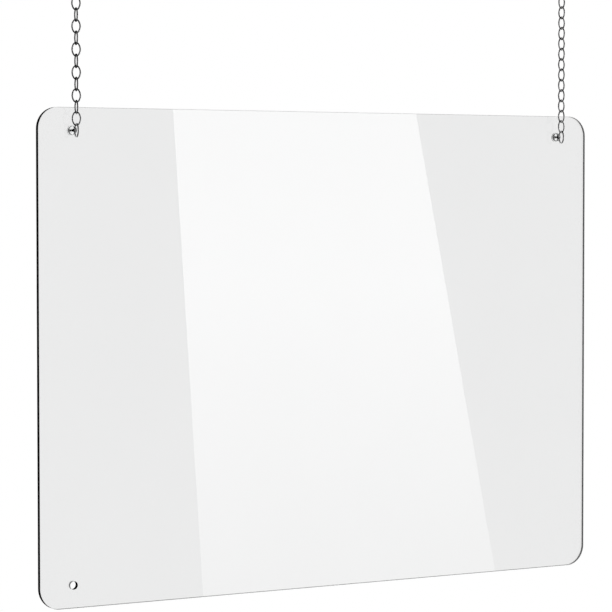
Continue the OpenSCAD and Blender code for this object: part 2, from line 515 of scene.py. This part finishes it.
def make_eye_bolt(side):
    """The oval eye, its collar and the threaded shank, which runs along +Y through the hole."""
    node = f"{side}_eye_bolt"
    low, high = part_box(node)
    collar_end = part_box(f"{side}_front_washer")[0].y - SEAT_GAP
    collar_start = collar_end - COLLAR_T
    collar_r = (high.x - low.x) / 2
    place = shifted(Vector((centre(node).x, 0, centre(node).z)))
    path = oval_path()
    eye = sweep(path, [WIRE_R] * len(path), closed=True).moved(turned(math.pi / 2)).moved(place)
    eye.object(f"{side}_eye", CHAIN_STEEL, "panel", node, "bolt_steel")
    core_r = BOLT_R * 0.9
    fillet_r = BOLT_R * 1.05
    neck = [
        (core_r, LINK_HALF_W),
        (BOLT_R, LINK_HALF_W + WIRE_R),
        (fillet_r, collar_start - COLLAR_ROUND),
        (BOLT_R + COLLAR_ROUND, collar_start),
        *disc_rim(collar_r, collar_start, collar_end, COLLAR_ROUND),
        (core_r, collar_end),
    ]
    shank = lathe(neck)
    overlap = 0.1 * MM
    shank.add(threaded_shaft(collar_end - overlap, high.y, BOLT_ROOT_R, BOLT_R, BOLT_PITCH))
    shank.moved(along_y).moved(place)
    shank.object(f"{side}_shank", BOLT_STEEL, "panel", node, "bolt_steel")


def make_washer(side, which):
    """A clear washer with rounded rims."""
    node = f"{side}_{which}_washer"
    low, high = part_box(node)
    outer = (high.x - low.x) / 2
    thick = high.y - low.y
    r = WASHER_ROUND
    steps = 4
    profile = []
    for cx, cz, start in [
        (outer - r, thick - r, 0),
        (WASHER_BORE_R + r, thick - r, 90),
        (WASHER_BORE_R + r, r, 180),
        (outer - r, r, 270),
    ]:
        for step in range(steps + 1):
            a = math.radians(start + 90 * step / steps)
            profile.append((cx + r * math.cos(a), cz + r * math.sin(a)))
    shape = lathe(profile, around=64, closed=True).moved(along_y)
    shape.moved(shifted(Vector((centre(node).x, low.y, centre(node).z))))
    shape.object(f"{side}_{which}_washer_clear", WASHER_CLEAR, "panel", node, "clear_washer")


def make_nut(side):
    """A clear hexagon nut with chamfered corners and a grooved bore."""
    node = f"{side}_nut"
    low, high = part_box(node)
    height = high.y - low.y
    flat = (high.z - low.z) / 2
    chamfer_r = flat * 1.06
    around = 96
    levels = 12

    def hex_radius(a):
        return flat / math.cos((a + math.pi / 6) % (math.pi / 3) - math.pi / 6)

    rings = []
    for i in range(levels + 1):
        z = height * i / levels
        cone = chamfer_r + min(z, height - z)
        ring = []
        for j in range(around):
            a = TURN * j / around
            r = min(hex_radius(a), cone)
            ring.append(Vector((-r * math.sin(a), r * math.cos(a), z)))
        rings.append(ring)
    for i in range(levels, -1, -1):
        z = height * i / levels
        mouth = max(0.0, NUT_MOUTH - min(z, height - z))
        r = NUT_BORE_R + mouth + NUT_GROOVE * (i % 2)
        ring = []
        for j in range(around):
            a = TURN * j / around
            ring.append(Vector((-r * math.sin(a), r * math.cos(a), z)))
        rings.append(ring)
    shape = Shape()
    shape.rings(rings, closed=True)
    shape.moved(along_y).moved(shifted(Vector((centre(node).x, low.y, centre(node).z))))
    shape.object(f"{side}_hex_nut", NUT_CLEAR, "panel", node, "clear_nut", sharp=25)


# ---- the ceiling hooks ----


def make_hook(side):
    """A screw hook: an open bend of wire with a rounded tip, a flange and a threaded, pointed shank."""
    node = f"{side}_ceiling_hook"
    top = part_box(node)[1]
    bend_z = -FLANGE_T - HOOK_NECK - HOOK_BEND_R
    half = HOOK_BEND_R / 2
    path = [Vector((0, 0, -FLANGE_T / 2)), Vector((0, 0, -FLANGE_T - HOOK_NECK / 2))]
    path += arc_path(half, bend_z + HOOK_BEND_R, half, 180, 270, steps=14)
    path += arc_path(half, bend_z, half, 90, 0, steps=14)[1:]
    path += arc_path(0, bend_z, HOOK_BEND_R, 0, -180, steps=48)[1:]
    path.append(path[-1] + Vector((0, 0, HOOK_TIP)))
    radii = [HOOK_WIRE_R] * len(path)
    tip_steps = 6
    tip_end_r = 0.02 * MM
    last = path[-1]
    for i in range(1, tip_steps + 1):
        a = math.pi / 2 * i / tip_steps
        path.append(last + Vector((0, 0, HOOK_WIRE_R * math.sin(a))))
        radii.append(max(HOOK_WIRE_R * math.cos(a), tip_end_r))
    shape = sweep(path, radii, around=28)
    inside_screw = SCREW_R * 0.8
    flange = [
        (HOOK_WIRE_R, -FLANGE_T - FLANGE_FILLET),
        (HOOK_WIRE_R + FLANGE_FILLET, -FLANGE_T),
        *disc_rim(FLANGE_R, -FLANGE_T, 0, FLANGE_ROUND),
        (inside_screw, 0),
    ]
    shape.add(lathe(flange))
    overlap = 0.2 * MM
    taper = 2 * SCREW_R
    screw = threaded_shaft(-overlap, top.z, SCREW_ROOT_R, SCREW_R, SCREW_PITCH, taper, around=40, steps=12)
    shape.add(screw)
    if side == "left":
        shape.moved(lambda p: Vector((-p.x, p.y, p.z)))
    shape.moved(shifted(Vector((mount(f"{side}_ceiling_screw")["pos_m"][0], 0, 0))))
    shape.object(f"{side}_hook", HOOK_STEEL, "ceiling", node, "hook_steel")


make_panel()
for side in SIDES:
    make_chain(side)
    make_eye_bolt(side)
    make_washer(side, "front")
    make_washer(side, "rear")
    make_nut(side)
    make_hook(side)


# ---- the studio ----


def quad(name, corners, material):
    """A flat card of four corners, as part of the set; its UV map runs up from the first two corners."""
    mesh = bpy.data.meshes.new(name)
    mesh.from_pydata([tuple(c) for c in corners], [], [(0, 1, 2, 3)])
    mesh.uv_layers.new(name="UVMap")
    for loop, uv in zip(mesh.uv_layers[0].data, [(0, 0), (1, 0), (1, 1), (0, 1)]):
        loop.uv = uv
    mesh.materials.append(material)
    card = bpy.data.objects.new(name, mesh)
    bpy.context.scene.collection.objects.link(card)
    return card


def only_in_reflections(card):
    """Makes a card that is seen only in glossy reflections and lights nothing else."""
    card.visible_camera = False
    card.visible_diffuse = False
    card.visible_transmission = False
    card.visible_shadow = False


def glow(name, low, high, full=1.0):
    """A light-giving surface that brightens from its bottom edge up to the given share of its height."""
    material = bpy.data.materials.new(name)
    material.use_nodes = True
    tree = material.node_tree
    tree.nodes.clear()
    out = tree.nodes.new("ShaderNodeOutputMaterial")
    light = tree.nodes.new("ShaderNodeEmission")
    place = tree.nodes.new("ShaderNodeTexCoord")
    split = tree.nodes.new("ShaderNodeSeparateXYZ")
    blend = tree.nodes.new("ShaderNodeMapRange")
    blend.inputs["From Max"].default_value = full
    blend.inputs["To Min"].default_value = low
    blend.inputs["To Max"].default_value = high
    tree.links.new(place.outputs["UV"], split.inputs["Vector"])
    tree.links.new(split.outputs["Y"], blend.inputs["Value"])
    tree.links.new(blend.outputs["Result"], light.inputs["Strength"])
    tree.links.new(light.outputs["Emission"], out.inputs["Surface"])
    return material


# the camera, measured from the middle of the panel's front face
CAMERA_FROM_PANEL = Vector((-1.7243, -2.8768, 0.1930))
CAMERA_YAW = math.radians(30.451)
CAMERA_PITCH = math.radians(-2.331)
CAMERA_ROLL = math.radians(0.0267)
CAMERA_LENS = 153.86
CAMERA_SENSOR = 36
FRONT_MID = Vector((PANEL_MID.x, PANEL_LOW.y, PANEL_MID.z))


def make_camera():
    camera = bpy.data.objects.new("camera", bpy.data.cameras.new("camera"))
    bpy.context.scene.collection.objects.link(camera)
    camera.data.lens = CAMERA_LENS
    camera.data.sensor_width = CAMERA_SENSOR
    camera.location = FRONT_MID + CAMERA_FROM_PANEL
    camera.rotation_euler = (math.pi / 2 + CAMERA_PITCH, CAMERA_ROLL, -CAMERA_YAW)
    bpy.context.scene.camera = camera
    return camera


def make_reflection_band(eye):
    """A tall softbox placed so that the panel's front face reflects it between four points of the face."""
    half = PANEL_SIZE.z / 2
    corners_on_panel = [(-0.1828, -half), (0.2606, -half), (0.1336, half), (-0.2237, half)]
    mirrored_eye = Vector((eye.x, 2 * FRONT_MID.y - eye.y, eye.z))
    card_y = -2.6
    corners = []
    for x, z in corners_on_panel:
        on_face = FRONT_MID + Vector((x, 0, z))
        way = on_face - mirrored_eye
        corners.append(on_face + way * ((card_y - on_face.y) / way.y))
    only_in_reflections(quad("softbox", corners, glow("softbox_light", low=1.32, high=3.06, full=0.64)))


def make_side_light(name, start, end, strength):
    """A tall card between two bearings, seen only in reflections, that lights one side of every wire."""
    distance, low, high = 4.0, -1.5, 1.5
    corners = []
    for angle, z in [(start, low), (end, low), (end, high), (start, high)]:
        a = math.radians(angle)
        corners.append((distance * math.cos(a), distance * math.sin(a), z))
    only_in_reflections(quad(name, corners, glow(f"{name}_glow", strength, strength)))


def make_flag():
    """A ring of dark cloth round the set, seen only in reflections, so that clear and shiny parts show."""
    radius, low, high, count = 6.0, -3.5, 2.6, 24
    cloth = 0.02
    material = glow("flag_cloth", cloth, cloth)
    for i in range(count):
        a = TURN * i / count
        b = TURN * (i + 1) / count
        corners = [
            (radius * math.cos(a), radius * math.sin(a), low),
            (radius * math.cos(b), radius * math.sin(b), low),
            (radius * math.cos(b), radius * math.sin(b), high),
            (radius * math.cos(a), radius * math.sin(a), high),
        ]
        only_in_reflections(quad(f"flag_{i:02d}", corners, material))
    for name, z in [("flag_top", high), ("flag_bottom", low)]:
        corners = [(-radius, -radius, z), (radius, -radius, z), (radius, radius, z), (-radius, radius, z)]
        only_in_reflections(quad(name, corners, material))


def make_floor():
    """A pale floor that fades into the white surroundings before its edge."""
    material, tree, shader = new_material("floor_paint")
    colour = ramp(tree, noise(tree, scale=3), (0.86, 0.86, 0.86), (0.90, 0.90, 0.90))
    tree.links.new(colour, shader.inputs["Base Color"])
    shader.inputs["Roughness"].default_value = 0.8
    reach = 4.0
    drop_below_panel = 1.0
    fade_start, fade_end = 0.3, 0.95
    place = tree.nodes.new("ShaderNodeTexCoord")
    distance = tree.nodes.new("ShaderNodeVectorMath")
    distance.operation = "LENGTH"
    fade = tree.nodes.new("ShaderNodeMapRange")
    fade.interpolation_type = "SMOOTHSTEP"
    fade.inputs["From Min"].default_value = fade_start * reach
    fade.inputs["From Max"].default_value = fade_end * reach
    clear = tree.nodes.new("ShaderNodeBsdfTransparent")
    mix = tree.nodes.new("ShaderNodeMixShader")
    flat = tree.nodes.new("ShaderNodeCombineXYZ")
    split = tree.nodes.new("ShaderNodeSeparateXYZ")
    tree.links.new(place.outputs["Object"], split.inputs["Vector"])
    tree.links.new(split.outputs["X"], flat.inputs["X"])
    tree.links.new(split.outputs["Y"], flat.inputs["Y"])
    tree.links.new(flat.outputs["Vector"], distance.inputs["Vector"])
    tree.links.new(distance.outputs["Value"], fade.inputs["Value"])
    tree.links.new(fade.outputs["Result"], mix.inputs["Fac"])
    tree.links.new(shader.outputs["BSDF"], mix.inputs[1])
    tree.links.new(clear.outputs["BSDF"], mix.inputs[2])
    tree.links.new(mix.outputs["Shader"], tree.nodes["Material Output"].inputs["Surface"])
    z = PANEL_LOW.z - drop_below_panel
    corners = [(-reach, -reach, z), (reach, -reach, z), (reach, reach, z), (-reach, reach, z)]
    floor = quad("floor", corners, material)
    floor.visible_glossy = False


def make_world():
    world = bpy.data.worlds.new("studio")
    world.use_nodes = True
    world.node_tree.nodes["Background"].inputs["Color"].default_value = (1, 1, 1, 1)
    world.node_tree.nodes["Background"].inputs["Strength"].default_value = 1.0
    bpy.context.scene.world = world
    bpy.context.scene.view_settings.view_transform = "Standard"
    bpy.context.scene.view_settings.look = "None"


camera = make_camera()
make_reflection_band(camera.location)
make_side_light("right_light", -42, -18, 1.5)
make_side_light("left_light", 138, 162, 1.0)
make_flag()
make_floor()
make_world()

===

Check every line for "scene" and show the ones that have it.

Continue the OpenSCAD and Blender code for this object: part 2, from line 515 of scene.py. This part finishes it.
    bpy.context.scene.collection.objects.link(card)
    bpy.context.scene.collection.objects.link(camera)
    bpy.context.scene.camera = camera
    bpy.context.scene.world = world
    bpy.context.scene.view_settings.view_transform = "Standard"
    bpy.context.scene.view_settings.look = "None"